Pay Attention to the Tires
Get acquainted with your tires—doing so can prevent dangerous blowouts on the open road. How old are your tires? Have the right ones been placed on your unit? Sometimes the tires already in place aren’t capable to withstand the load of the motor home or camper itself. Be sure to know the recommended pressure for the tires, and use a PSI device to keep an eye on things.
Have the Right Tools
RVs require various tools that most likely aren’t already in the garage. This includes a four-way tire iron that is specially fit to lug nuts on the RV tires – – no, the one from your car won’t fit. Many of the screws inside an RV also require a special type of screwdriver, with a square head. Experienced RVers often note the frequent need to tighten things here and there, so bring along a wrench set as well.
Walmart is Your Friend
You may have seen campers and RVs indiscreetly parked at the back end of a Walmart parking lot. Walmart generally is a bit more hospitable when it comes to folks parking overnight. However, it’s important to check with a store manager at the Walmart you intend to stop at. While there, be courteous as you would any other campsite. Pack all of your trash out, or dispose of it properly, and be sure to respect shoppers as well. Overall, Walmart can really save you when out on the road in areas that aren’t equipped with a lot of campgrounds.
Make Like a Turtle
Slow and steady really does win this race. Respect that an RV is much bigger than a typical vehicle—it’s easier to make mistakes if flying around like a bat out of Hades (which we don’t recommend even in a car of course). Plan trips in a way that allows plenty of time for getting from point A to B, and even if you are running late, it never pays to rush.
Set Up Check List
Setting up takes patience and some time—by going precisely from step to step, you’ll avoid annoying or even costly mistakes later. Know how to properly level your unit if setting up a camper, and take advantage of useful items like those plastic squares which prevent equipment from digging into the muddy ground. Experienced campers recommended having a checklist that’s used every time.
Reserve Ahead of Time
Reserving campsites ahead of time is a must, especially at crowded destinations like popular National Parks. Recreation.gov can help travelers book their sites. Some sites really do require people to book months, if not more, in advance. So planning out your itinerary is vital. This doesn’t mean that less populated spots can’t be selected for a last-minute inspired trip.

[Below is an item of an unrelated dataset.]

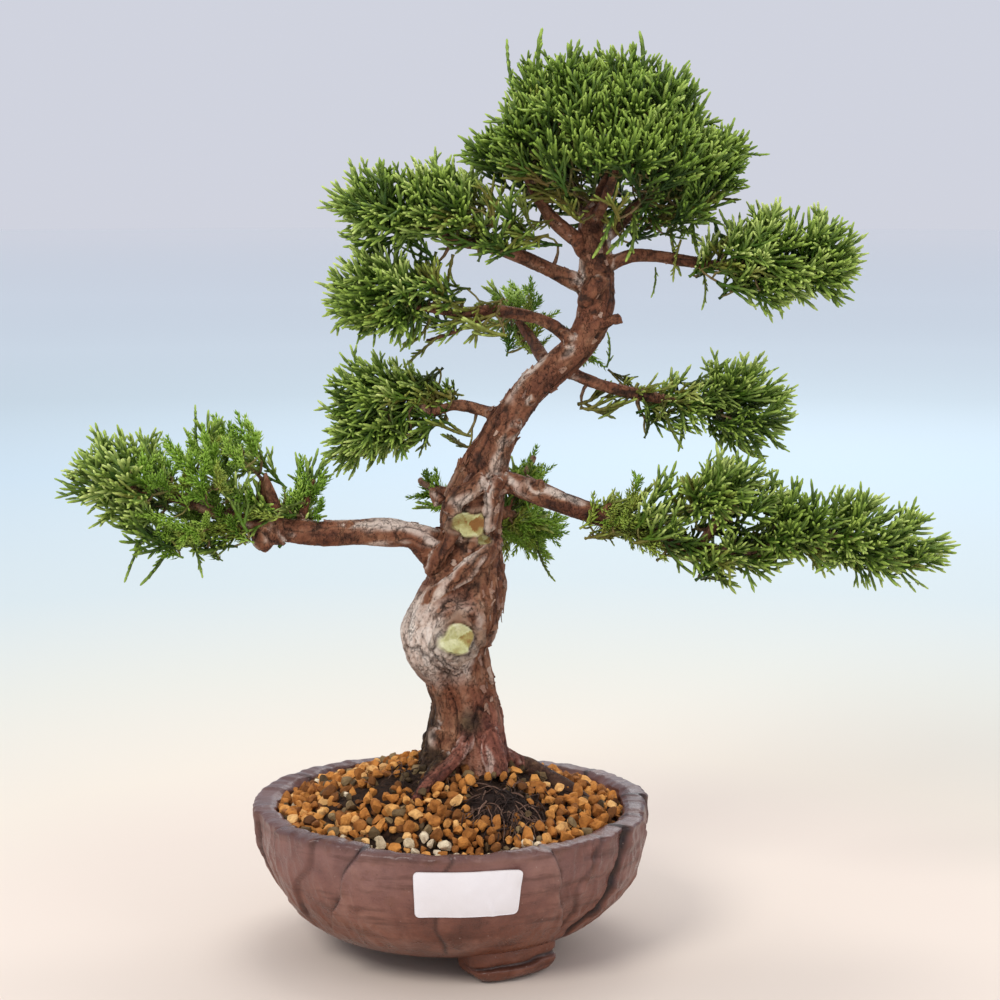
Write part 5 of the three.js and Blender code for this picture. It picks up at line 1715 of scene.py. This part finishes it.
leaf = leaf_material()
twig = twig_material()
for pad_name, pad in PADS.items():
    rng = np.random.default_rng(sum(map(ord, pad_name)) * 7)
    surface, facing = cad_surface("foliage_" + pad_name, rng, pad["count"])
    shift_x, shift_z = pad["move"]
    middle_z = surface[:, 2].mean()
    surface[:, 2] = middle_z + (surface[:, 2] - middle_z) * pad["flat"] + shift_z
    surface[:, 0] += shift_x
    surface -= facing * (0.8 + 3.5 * np.clip(1.6 * noise(surface, 20, 122), 0, 1)[:, None])
    for from_x, to_x, from_z, to_z, share in pad.get("thin", ()):
        there = ((surface[:, 0] > from_x) & (surface[:, 0] < to_x) & (surface[:, 2] > from_z)
                 & (surface[:, 2] < to_z))
        keep = ~there | (rng.random(len(surface)) < share)
        surface, facing = surface[keep], facing[keep]
    stem = np.vstack([path for on in pad["on"] for path in branch_paths[on]])[:, :3]
    gaps = np.linalg.norm(surface[:, None] - stem[None], axis=2)
    root = stem[gaps.argmin(1)]
    outward = unit(pad["outward"])
    root = root - outward * 13
    way = unit(unit(surface - root) * 0.75 + facing * 0.4 + outward * 0.25 + np.array([0, 0, pad["up"]])
               + rng.normal(0, 0.2, surface.shape))
    inward = (surface - surface.mean(0)) @ -outward
    inner_share = step(-0.1, 1.0, inward / max(np.abs(inward).max(), 1))
    dry_share = pad["dry"] * 2.2 * inner_share + 0.10 * (facing[:, 2] < -0.3)
    parched = (rng.random(len(surface)) < dry_share).astype(float)
    parched = parched * rng.uniform(0.55, 1.0, len(surface))
    if pad["needle"]:
        low, high = pad["needle"]
        middle = (surface[:, 0] > low) & (surface[:, 0] < high)
        juvenile = (middle & (rng.random(len(surface)) < 0.9)).astype(float)
    else:
        juvenile = np.zeros(len(surface))
    grow(pad_name, surface, facing, way, pad["on"], juvenile, parched, rng)

rng = np.random.default_rng(4242)
surface, facing = cad_surface("foliage_crown", rng, 660)
below = facing[:, 2] < -0.25
open_front = (surface[:, 2] < 292) & (surface[:, 1] < 14) & (surface[:, 0] > 20) & (surface[:, 0] < 80)
keep = np.where(open_front, rng.random(len(surface)) < 0.10, ~below | (rng.random(len(surface)) < 0.30))
right_shoulder = 5.0 * step(55, 90, surface[:, 0]) * step(295, 312, surface[:, 2])
surface[:, 2] -= 6.5 * step(292, 322, surface[:, 2]) + right_shoulder
surface[:, 0] -= 5.0 * step(80, 100, surface[:, 0])
surface -= facing * 8.0 * np.clip(1.6 * noise(surface, 26, 123), 0, 1)[:, None]
surface[:, 0] -= 3.0 * (1 - step(0, 24, surface[:, 0]))
surface, facing, below = surface[keep], facing[keep], below[keep]
way = unit(unit(surface - CROWN_HEART) * 0.8 + facing * 0.35 + [0, 0, 0.3]
           + rng.normal(0, 0.2, surface.shape))
parched = np.where(below, rng.random(len(surface)) < 0.55, rng.random(len(surface)) < 0.04).astype(float)
trunk_top = trunk_path[trunk_path[:, 2] > COLLAR + 205]
grow("crown", surface, facing, way, CROWN_BRANCHES, np.zeros(len(surface)), parched, rng,
     parts=4, stems=trunk_top, shade=0.3)

leader_heap = Heap()
rng = np.random.default_rng(77)
places = np.array([leader[0] for leader in LEADERS], float)
ways = unit(np.array([leader[1] for leader in LEADERS], float))
sizes = np.array([leader[2] for leader in LEADERS])
dryness = np.array([leader[3] for leader in LEADERS])
brightness = rng.uniform(0.15, 0.5, len(LEADERS))
for which, body, quads, tris, tip, size in instances(PATTERNS["leader"], rng, places, ways, sizes):
    each = np.repeat(which, size)
    leader_heap.add(body, quads, tris, tip=tip, tone=brightness[each], dry=dryness[each],
                    young=0.0, depth=0.0)
wear(leader_heap.piece("long_shoots", slot="foliage"), leaf)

Properly storing your unit will prevent the anguish of water damage and other costly fixes. Keep it covered in a garage preferably, or opt to have it stored at an equipped location. You can buy zipping covers that offer some extra protection as well. All in all, thinking ahead before purchase, about where you will put your new prized possession, is imperative.
Emty in the Right Order
Blackwater first, greywater second, that’s the motto that will save you from chunks of dried, well, doo doo, caking up in your emptying pipe. Sorry, there’s not a polite way to put it. But seriously, going in this order will give a relatively decent “flush” out for that cringy hose.
Some Units Have Pet Accessories
Many units have some pretty sweet features for pets, making it easy to bring precious fur babies along for the trip. More flooring options exist that don’t involve carpet. Pull out food bowls are space savers and just fun in general. And on the outside of the unit, pet parents can get leash holders so fur babies stay safe outside.